• _EXERCISE PROMPT_: Print exactly those lines that run from the beginning of the data to the line bearing "return point +", inclusive.

▼

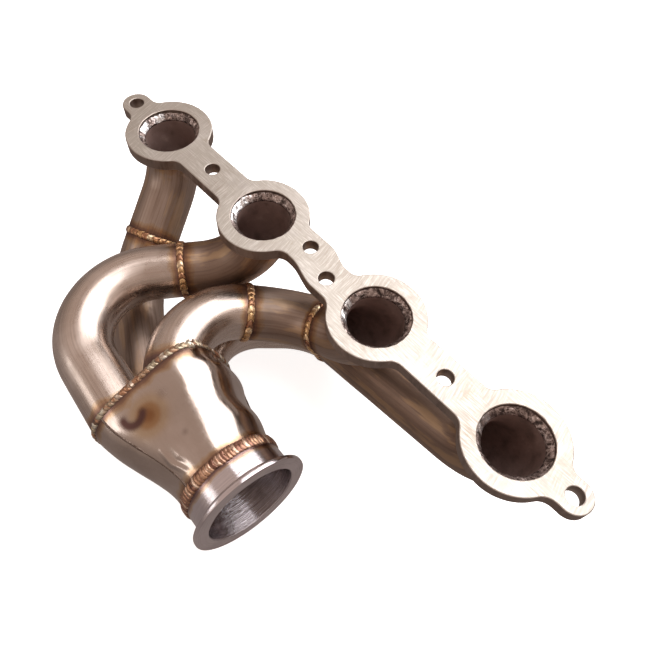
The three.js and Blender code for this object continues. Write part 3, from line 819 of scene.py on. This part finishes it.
def build_butt_weld(index, order):
    route, runner = ROUTES[index], RUNNERS[index]
    point, tangent, a, b = route.frames([runner["welds"][order]])[0]

    def place(share, along, up):
        angle = 2 * math.pi * share
        out = a * math.cos(angle) + b * math.sin(angle)
        return point + tangent * along + out * (TUBE_RADIUS - 0.12 + up)

    points, facts = lay_bead(BUTT_RIPPLES, 420, index * 2.1 + order, 5.5, 1.45, place)
    suffix = "ab"[order] if len(runner["welds"]) > 1 else ""
    name = "butt_weld_%d%s" % (index + 1, suffix)
    make_object(name + "_bead", grid_bmesh(points, facts), [GOLD_WELD], [name], 80.0)


# The port weld's section from the port's wall inwards: radius, and height from the gasket face.
PORT_WELD = [(22.5, -6.6), (22.55, -2.2), (22.1, -2.6), (21.5, -3.1), (20.9, -3.7), (20.3, -4.4),
        (19.7, -5.0), (19.2, -5.7), (18.9, -6.4), (18.8, -6.7)]
PORT_WELD_TOP = -0.5


def build_port_weld(index):
    """The ring of weld in a port's mouth, with a ragged lap up the wall and a painted highlight in torn
    patches on one side.
    """
    centre = np.array(port_centre(index))
    angles = around(260)
    points, side_highlight = np.zeros((len(PORT_WELD), len(angles), 3)), np.zeros((len(PORT_WELD), len(angles)))
    for c, angle in enumerate(angles):
        out = np.array([math.cos(angle), math.sin(angle), 0.0])
        wall = out * 22
        lap = 1.5 * wobble(wall, 6.5, index + 20) + 0.7 * wobble(wall, 2.4, index + 30)
        # Torn patches of painted highlight, strongest at one angle round the port.
        torn = smooth(-0.25, 0.35, wobble(wall, 5.0, index + 50))
        side_highlight[:, c] = HIGHLIGHT_STRENGTH[index] * math.exp(-((angle - HIGHLIGHT_ANGLE) / HIGHLIGHT_REACH) ** 2) * torn
        for r, (radius, z) in enumerate(PORT_WELD):
            free = 0.0 if r in (0, len(PORT_WELD) - 1) else 1.0
            lump = wobble(out * radius + np.array([0, 0, z * 1.5]), 3.4, index + 40)
            ragged = lap if r in (1, 2, 3) else 0.35 * lap
            depth = 0.0 if r == 1 else 0.75 * max(0.0, lump) * free
            points[r, c] = centre + out * (radius - depth) + np.array([0, 0, z + free * ragged])
    points[1:-1, :, 2] = np.minimum(points[1:-1, :, 2], PORT_WELD_TOP)
    name = "port_weld_%d" % (index + 1)
    make_object(name + "_bead", grid_bmesh(points, {"side_highlight": side_highlight}), [TORN_WELD], [name], 80.0)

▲

• _RESPONSE BELOW_:
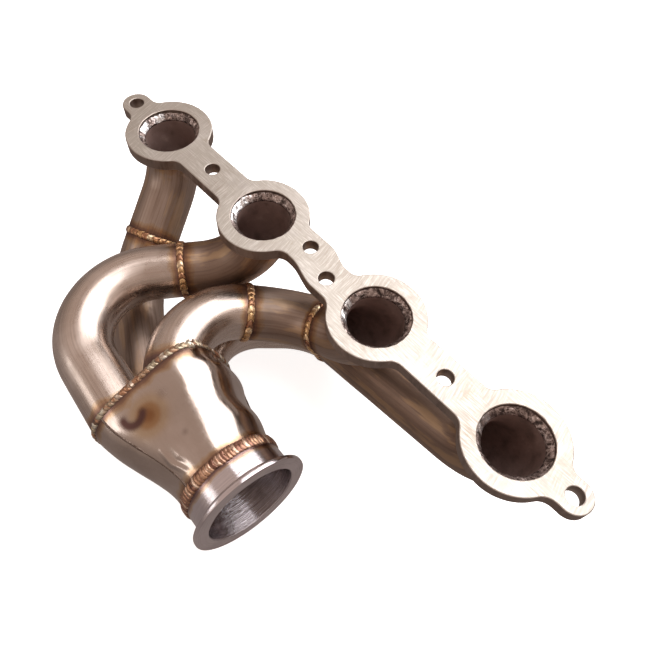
The three.js and Blender code for this object continues. Write part 3, from line 819 of scene.py on. This part finishes it.
def build_butt_weld(index, order):
    route, runner = ROUTES[index], RUNNERS[index]
    point, tangent, a, b = route.frames([runner["welds"][order]])[0]

    def place(share, along, up):
        angle = 2 * math.pi * share
        out = a * math.cos(angle) + b * math.sin(angle)
        return point + tangent * along + out * (TUBE_RADIUS - 0.12 + up)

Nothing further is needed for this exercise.